Let me state that I am ethnically Cuban, Black (yes, Mr. President, they have Black people in Cuba as well as Brazil), Italian, Spaniard, and Chinese. I take pride in the many cool things in all of these ancestries and cultural legacies. I consider myself to "be" all of these things (and don't see any conflict between this and my identity as an American, either).

That's why this abcnews.com article really annoyed me. It tells the non un-interesting story of Wayne Joseph, a man who took a DNA test out of curiosity and found out that he's not black like he thought he was.

...After seeing a TV story last April about a Florida company, DNA Print Genomics, which marketed an ancestry-by-DNA test, he began to wonder exactly how much of him was African, how much wasn't, and what else there might be in his genes.

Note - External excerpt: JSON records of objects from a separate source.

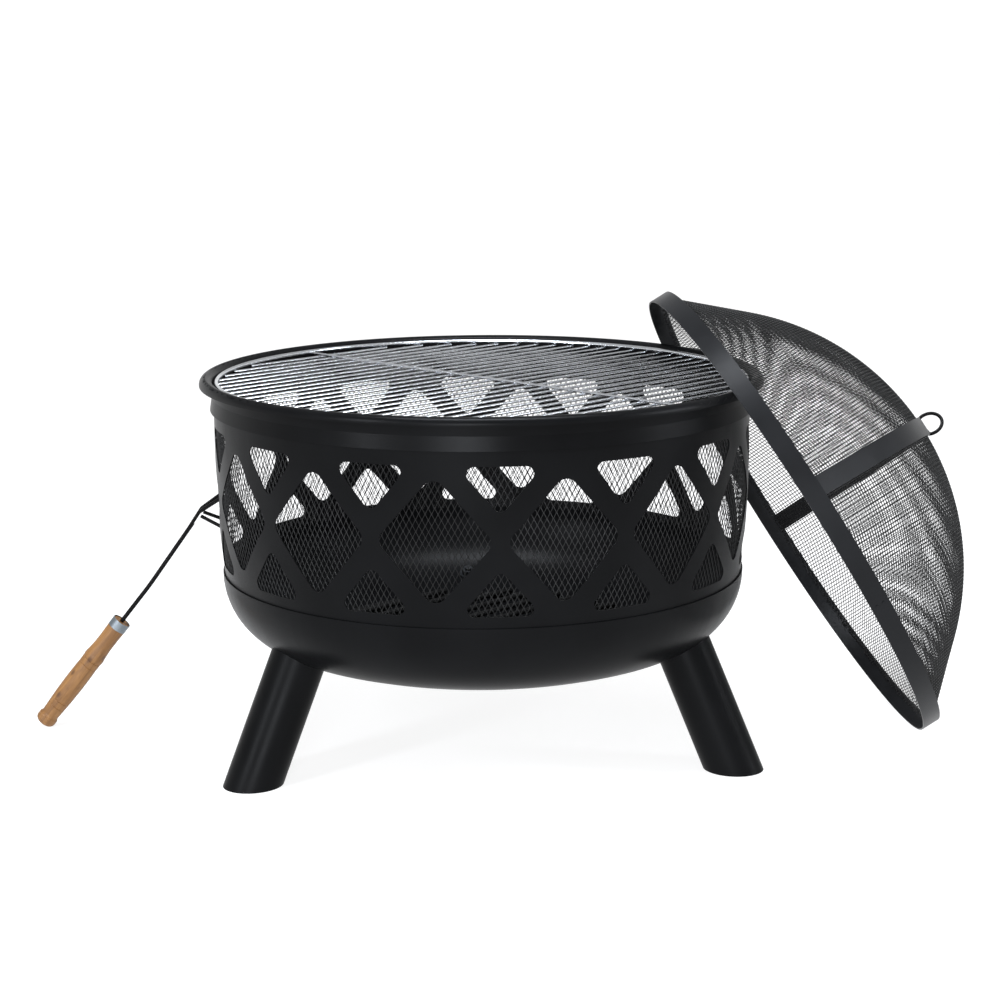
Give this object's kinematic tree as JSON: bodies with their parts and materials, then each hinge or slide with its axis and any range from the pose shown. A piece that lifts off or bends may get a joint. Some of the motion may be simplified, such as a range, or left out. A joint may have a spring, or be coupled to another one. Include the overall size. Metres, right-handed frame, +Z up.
{
  "type": "fire pit with grate",
  "caption": "Round steel fire pit on splayed tube legs, with a diamond lattice wall, a chromed cooking grate, a leaning domed spark screen and a wooden-handled poker.",
  "frame": {"origin": "on the ground, on the axis of the round pit", "axes": "+X to the side where the spark screen leans, -Y to the front, +Z up"},
  "size_m": [1.2985, 0.7861, 0.6127],
  "materials": {
    "black_coat": "satin black heat-resistant coating on steel",
    "liner_mesh": "black coated expanded metal",
    "screen_mesh": "black coated woven wire",
    "chrome_wire": "chrome plated wire, slightly satin",
    "zinc_hardware": "zinc plated steel",
    "zinc_ferrule": "dull zinc plated sheet steel",
    "handle_wood": "turned, lightly lacquered light wood"
  },
  "bodies": {
    "fire_pit": {"rim_ring": "black_coat", "lattice_band": "black_coat", "mesh_liner": "liner_mesh", "tub": "black_coat", "leg_right": "black_coat", "leg_rear": "black_coat", "leg_left": "black_coat", "leg_plate_right": "black_coat", "leg_plate_rear": "black_coat", "leg_plate_left": "black_coat", "leg_bolt_right": "zinc_hardware", "leg_bolt_rear": "zinc_hardware", "leg_bolt_left": "zinc_hardware", "leg_washer_right": "zinc_hardware", "leg_washer_rear": "zinc_hardware", "leg_washer_left": "zinc_hardware", "leg_nut_right": "zinc_hardware", "leg_nut_rear": "zinc_hardware", "leg_nut_left": "zinc_hardware", "grate_tab_1": "black_coat", "grate_tab_2": "black_coat", "grate_tab_3": "black_coat", "grate_tab_4": "black_coat"},
    "cooking_grate": {"grate_ring": "chrome_wire", "grate_bars": "chrome_wire", "grate_cross_wire": "chrome_wire"},
    "log_grate": {"log_grate_ring": "black_coat", "log_grate_bars": "black_coat", "log_grate_cross_bar": "black_coat"},
    "spark_screen": {"screen_hoop": "black_coat", "hoop_rivets": "black_coat", "screen_mesh": "screen_mesh", "strap_lower": "black_coat", "strap_upper": "black_coat", "eye_bolt": "black_coat", "eye_washer": "zinc_hardware", "eye_nut": "zinc_hardware"},
    "poker": {"wood_handle": "handle_wood", "ferrule": "zinc_ferrule", "poker_rod": "black_coat", "fork_prongs": "black_coat", "fork_hooks": "black_coat"}
  },
  "joints": [
    {"name": "spark_screen_lift", "type": "slide", "parent": "fire_pit", "child": "spark_screen", "axis": [0, 0, 1], "range_m": [0, 0.4]},
    {"name": "cooking_grate_lift", "type": "slide", "parent": "fire_pit", "child": "cooking_grate", "axis": [0, 0, 1], "range_m": [0, 0.25]},
    {"name": "log_grate_lift", "type": "slide", "parent": "fire_pit", "child": "log_grate", "axis": [0, 0, 1], "range_m": [0, 0.3]},
    {"name": "poker_lift", "type": "slide", "parent": "fire_pit", "child": "poker", "axis": [-0.8, 0, 0.6], "range_m": [0, 0.25]}
  ],
  "couplings": [
    {"joint": "cooking_grate_lift", "follows": "spark_screen_lift", "ratio": 0.6}
  ]
}
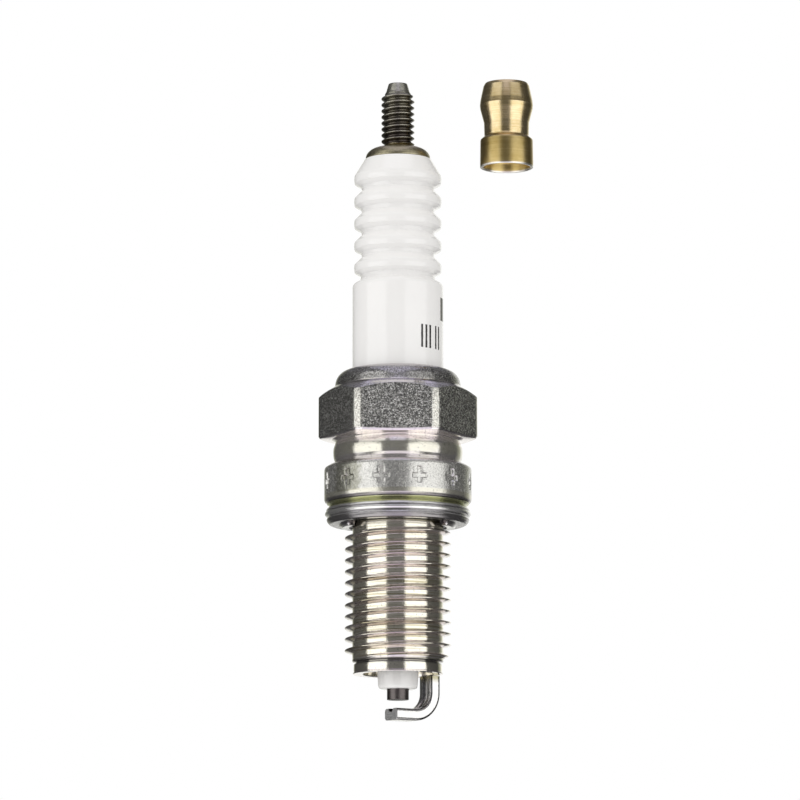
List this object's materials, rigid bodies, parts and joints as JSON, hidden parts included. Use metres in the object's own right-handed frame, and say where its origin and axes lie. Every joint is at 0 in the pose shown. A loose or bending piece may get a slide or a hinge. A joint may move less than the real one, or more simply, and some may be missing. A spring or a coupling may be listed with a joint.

...A few weeks later, the results arrived at his comfortable Claremont, Calif., home.

"I just glanced at it, just a cursory glance initially — didn't really notice it much," Joseph said. "Then, I went back to it, because all of a sudden it hit me exactly what I had read. And it read, 57 percent Indo-European, 39 percent Native American, 4 percent East Asian and 0 percent African.


Fine, interesting. Andcertainlyy a strange discovery to find out about one's self. One that probably could lead to a newfound interest in your family'sgenealogyy, and a new interest in the cultures that your ancestors came from.

Fine. Great. But the annoying part comes later.

Only in an absurd farce, like The Jerk, does a white man identify himself as black, though, in a way, that is precisely what Wayne Joseph proudly, if unwittingly, did for the last 50 years. The question is, what does he do now?

Emphasis mine. Wow. Poor Wayne Joseph, just discovered that he's White, Native American, and East Asian, and instead of being able to embrace these new facets of himself, loses the last two a few paragraphs later. Citing the "one drop makes you black" rule, writer Jim Wooten seems to have let slide the "one drop makes you white" rule.

Wayne Joseph is not White. He is White and Native American and East Asian. He should embrace all sides of his heritage. (I myself would be curious about the East Asian. That's probably some interesting family history, there.)